The Herfindahl index and the rate of new firm entry (the number of annual entrants divided by the number of incumbents) are calculated by aggregating data on industry-level entry using two digit NACE-codes to identify industries. Table 1 below provides descriptive statistics of our dependent and independent variables. The table shows that the returns to job mobility (our main measure of opportunity costs) on average are 12%. The final row of table (our alternative measure on opportunity costs) shows that on average, only 1.4% of a firm’s employees switch to a new job where their registered wage income is reduced. The distribution of this variable is however very skewed; in 90% of all observation no individual is observed to make such a move while at the upper tail of the distribution we observe over 100 instances where more than a quarter of the workforce leaves a focal firm while seemingly accepting a lower wage in a new employment.

Table 1 Variables summary

Correlations between variables in Table 1 are presented in Appendix Table 8.

4 Results

4.1 Descriptive results

Before going into estimation results, we may analyse the key hypothesized relationships through pure inspection of variables. Table 2 lists data underlying our variable Firm formation and our two measures of Opportunity costs, in the presence and absence of M&A activities. The first row shows that the frequency of firm formation is somewhat intensified in years following an M&A - in particular for observations on firms having experienced an M&A two years ago. The two measures that we have constructed as proxies for opportunity costs change in the direction suggested by H1a. The average economic returns to job mobility are somewhat lower in merger and post-merger years, and it becomes more common for people to leave their job for a worse paid job in the year following an M&A.

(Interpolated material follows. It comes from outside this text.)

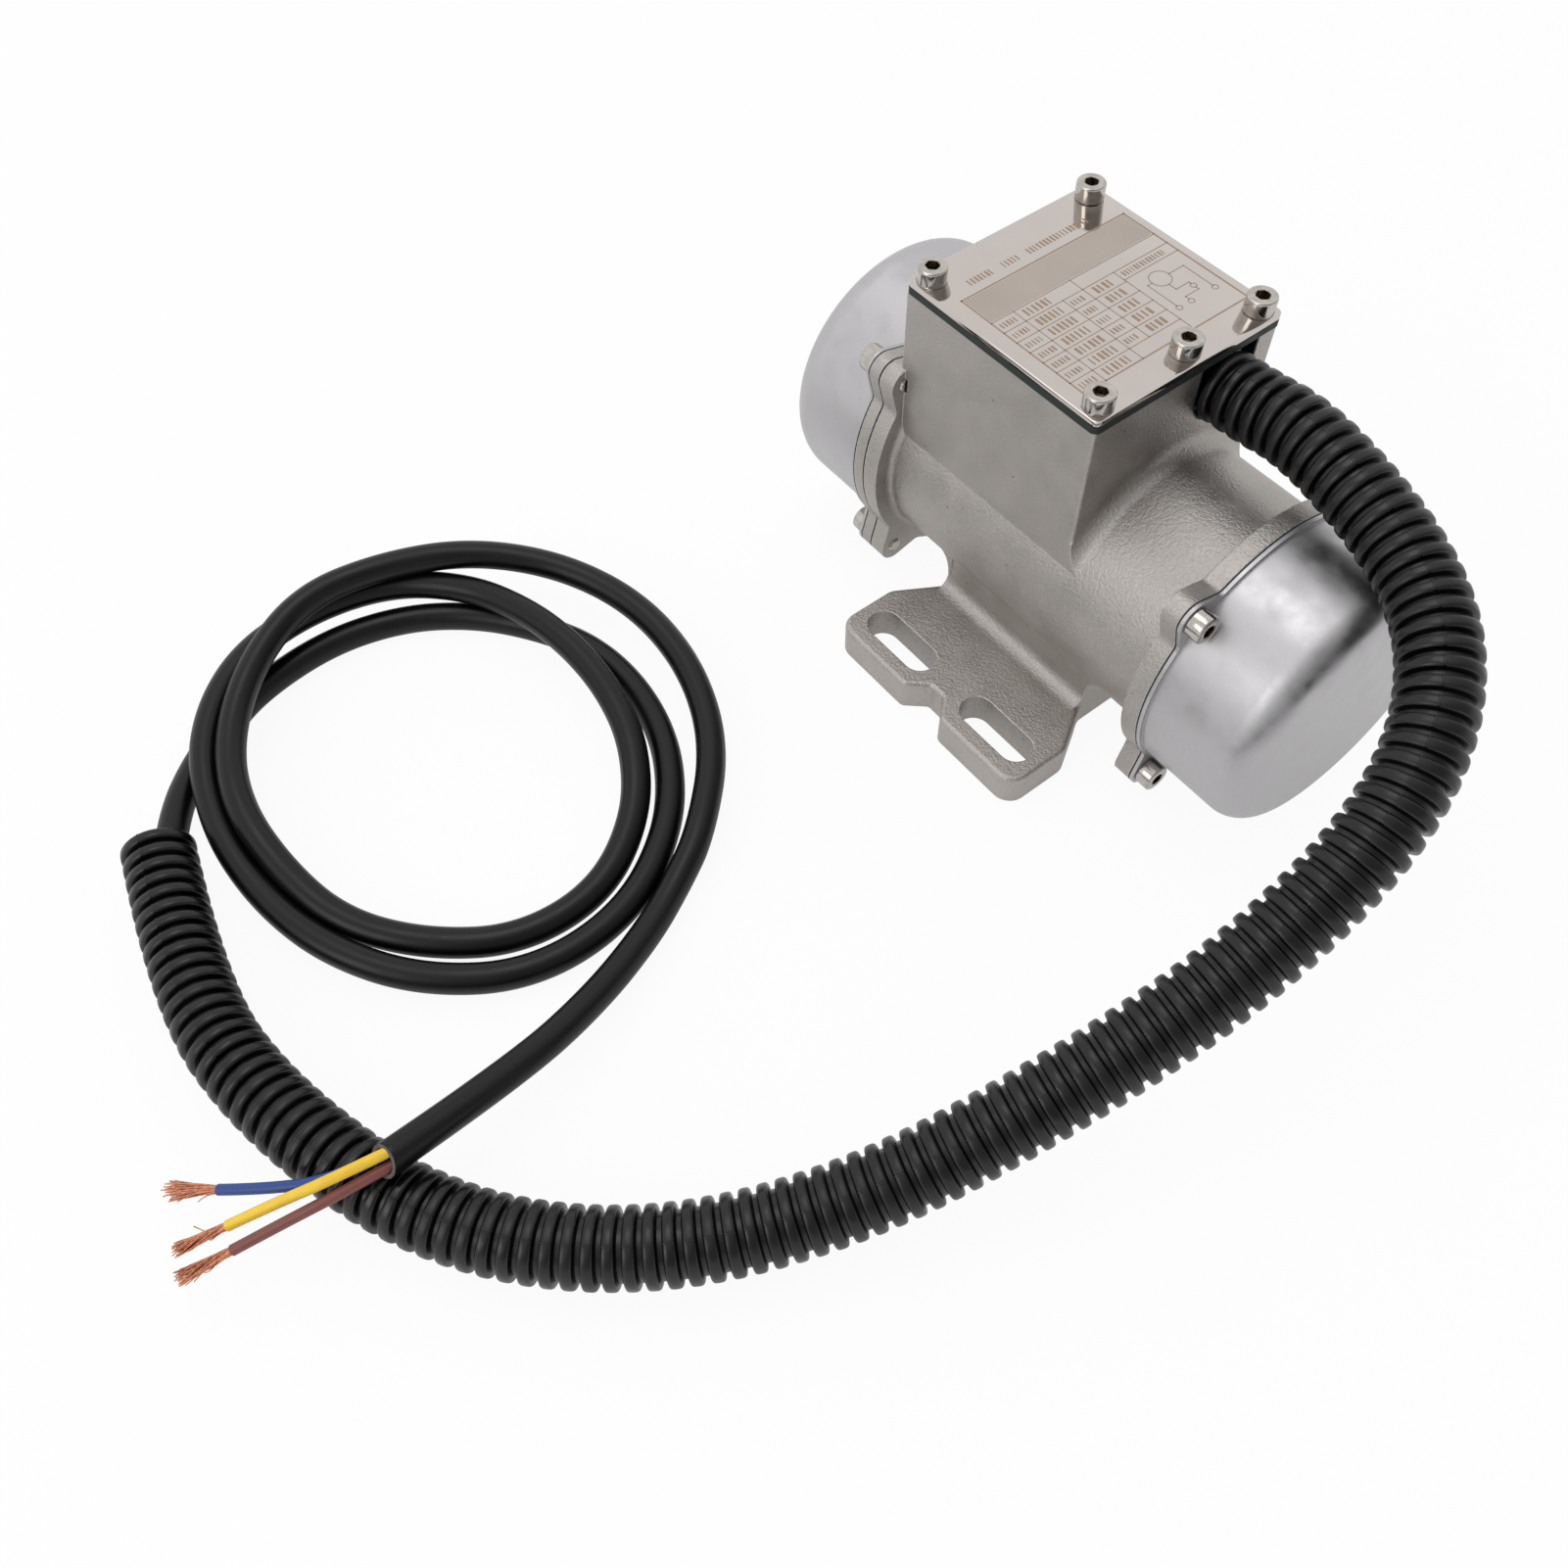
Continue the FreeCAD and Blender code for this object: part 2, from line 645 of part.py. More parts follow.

Table 2 Descriptive analysis of key variables and merger activity

4.2 Main results

Table 3 reports the results of estimation of Eqs. 1 and 2, reported as models A and B respectively. Model A results, as reported in the first column of Table 3, show that the workforce of firms involved in M&As are more likely to experience below-average opportunity cost of entrepreneurship. This result suggests that M&A activity indeed is associated with a decrease in firm-level opportunity cost of job mobility, as stated by Hypothesis 1.

Table 3 Main results

The results of Models B-1 and B-2 indicate a positive association between M&As and employee entrepreneurship. Firm fixed effects included in the model capture any time-invariant difference across firms, including unobserved factors that may simultaneously affect the intensities of M&A activity and entrepreneurial spawning, respectively. The control variable for firm size captures any change in entrepreneurial spawning only related to the number of individuals ‘at risk’. The estimate on the M&A variable hence indicates that in periods following M&As, the level of entrepreneurial spawning is higher than it is in years with no recent M&A activity.

This result is in itself novel. While Klepper and Sleeper (2005) and Klepper and Thompson (2010) have reported similar results from analyses of intra-industry spin-out activity in the laser, automobile and semiconductor industries, the present finding implies a more general temporal correlation between M&As and entrepreneurial spawning.

The significantly negative estimates on the opportunity cost of job switching in Models B-1 and B-2 imply that periods where job switchers are compensated better than in the average year for leaving the focal firm are associated with a decrease in the level of entrepreneurial spawning. Reflecting the delays involved in job switching and in setting up a new firm, this effect only materialises, however, with a two-year delay. That is, two years after many employees are observed to be leaving the firm with low or even negative impact on their wage, the number of spinouts spawned from the focal firm is observed to increase. We interpret these results as supporting H1a, the first of our two competing hypotheses on the relationship between opportunity costs and firm formation.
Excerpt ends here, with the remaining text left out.